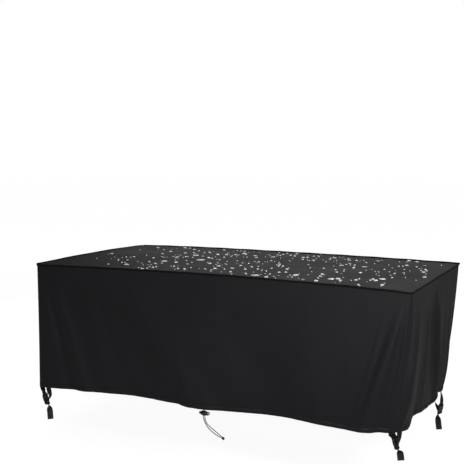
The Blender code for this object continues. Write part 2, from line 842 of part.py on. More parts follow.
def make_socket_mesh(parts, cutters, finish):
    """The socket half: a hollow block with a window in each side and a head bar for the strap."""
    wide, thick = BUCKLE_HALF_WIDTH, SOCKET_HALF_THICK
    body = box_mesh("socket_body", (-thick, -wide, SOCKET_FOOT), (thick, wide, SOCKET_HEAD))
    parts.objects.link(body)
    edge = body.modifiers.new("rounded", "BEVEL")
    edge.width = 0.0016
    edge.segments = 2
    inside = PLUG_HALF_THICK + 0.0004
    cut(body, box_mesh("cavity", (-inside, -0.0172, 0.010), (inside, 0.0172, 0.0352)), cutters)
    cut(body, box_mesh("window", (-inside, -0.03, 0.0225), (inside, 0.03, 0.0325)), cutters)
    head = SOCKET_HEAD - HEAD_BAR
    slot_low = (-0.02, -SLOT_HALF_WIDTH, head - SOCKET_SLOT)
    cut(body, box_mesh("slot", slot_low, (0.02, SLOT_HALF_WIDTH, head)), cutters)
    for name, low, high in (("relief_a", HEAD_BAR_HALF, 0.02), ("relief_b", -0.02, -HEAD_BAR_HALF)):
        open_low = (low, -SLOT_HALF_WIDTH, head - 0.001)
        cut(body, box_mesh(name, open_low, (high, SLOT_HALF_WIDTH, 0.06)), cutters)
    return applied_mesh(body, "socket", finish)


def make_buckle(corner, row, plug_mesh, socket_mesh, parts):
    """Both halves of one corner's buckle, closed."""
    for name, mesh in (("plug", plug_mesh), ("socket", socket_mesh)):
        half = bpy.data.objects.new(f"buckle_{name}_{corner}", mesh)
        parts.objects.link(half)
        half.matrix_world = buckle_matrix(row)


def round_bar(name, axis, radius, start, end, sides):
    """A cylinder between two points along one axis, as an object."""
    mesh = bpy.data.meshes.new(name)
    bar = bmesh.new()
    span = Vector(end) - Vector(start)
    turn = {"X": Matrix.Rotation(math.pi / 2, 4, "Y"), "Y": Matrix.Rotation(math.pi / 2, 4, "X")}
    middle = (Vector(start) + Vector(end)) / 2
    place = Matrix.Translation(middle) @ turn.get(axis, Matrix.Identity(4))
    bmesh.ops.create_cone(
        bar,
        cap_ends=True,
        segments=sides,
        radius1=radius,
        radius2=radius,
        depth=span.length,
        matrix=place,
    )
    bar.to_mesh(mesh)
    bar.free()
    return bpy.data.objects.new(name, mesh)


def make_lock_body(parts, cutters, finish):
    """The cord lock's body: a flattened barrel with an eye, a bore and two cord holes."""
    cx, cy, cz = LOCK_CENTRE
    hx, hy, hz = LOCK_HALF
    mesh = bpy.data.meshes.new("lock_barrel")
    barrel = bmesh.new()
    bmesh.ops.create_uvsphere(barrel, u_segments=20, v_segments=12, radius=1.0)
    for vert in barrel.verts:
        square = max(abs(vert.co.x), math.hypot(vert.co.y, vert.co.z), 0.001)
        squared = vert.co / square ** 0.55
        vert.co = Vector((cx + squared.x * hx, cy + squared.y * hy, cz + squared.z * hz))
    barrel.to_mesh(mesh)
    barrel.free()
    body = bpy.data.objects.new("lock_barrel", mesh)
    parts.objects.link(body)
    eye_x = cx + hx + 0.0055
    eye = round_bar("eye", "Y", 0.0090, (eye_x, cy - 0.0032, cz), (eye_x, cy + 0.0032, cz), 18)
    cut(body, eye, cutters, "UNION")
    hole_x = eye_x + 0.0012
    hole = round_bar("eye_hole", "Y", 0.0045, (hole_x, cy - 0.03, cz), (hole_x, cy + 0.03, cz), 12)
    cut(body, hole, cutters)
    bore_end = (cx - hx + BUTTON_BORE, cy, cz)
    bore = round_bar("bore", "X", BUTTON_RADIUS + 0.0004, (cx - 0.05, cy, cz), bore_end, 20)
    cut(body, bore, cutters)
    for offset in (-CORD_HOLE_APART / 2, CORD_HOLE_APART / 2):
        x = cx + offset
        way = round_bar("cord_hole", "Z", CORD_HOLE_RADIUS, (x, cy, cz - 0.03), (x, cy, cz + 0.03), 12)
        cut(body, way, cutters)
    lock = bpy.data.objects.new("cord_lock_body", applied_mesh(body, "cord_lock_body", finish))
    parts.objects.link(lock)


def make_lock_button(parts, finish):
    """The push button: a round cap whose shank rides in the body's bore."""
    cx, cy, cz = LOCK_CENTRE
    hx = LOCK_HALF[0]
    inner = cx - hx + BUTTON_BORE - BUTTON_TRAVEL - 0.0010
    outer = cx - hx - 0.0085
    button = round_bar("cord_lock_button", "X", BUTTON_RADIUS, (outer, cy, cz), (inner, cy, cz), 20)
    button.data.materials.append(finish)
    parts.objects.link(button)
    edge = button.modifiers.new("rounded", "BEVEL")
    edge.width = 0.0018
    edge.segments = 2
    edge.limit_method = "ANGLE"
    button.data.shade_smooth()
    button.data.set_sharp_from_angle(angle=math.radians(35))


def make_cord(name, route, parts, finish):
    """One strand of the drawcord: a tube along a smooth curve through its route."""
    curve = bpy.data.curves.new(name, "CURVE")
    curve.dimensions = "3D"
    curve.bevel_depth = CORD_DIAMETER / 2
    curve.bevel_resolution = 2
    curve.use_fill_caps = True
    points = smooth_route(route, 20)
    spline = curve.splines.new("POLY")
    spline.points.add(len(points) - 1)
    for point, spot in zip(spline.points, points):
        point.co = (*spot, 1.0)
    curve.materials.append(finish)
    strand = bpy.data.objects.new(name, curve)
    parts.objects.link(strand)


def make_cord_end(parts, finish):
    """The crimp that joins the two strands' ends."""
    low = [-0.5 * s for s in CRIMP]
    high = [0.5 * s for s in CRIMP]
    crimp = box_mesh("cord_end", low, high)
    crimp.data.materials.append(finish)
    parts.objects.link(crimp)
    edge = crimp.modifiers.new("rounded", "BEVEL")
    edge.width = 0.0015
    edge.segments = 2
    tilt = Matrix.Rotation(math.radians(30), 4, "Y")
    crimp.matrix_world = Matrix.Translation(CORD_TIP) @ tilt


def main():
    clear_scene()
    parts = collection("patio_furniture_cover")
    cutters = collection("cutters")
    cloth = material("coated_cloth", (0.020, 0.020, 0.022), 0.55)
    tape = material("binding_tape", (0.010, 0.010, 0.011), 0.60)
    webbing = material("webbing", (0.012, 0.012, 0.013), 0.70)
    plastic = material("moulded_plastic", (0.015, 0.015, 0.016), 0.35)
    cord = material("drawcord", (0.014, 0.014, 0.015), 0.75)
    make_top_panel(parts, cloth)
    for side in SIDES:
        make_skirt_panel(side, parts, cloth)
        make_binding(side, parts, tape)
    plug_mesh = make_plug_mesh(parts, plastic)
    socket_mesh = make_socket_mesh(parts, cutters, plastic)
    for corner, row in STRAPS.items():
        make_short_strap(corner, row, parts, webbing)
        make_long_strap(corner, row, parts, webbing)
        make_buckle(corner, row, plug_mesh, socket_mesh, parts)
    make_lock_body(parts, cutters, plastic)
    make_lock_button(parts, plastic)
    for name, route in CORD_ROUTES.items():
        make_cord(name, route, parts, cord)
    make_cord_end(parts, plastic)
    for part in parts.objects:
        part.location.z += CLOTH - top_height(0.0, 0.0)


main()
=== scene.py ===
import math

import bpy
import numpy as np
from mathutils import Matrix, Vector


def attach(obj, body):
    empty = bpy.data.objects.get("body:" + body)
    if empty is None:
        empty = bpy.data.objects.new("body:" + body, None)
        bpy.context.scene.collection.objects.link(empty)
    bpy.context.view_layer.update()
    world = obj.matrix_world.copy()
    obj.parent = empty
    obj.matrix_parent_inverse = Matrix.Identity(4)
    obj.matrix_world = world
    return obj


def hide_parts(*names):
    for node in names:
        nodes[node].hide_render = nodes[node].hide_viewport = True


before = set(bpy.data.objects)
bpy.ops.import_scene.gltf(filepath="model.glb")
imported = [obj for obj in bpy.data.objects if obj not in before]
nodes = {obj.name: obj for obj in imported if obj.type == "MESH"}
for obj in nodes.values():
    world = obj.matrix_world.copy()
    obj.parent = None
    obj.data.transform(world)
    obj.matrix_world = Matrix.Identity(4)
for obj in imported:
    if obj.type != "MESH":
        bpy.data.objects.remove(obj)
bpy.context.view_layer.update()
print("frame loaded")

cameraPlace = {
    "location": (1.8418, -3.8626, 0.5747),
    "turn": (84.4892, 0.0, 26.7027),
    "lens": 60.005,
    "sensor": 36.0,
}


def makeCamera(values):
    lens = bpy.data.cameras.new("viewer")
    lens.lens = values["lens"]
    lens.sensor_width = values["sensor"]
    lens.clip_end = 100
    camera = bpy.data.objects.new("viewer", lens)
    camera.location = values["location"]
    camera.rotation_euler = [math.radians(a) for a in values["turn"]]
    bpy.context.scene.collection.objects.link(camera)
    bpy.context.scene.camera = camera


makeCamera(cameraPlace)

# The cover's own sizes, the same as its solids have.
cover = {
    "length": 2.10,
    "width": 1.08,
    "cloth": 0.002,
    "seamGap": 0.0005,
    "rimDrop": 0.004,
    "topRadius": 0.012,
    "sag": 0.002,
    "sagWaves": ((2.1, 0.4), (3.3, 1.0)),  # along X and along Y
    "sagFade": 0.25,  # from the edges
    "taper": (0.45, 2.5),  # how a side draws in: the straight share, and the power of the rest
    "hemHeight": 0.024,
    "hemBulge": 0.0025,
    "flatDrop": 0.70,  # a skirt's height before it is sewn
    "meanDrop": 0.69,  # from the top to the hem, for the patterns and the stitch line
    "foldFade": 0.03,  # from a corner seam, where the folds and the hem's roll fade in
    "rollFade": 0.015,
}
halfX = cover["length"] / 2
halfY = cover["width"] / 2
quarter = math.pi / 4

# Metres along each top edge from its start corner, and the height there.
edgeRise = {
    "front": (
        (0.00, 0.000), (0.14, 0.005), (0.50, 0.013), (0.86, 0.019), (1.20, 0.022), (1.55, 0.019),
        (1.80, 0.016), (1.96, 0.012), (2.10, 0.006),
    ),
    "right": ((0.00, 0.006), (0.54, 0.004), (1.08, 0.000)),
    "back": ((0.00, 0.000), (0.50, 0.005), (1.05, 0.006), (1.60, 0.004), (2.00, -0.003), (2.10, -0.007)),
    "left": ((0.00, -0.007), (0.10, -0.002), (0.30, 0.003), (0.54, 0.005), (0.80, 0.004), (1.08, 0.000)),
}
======
WHAT THIS TASK INVOLVES:
Extract the lines of the preceding material that run from the line with "before = set(bpy.data.objects)" through the line with "obj.data.transform(world)", inclusive, reproducing them exactly and adding nothing.

ANSWER IN FULL:
before = set(bpy.data.objects)
bpy.ops.import_scene.gltf(filepath="model.glb")
imported = [obj for obj in bpy.data.objects if obj not in before]
nodes = {obj.name: obj for obj in imported if obj.type == "MESH"}
for obj in nodes.values():
    world = obj.matrix_world.copy()
    obj.parent = None
    obj.data.transform(world)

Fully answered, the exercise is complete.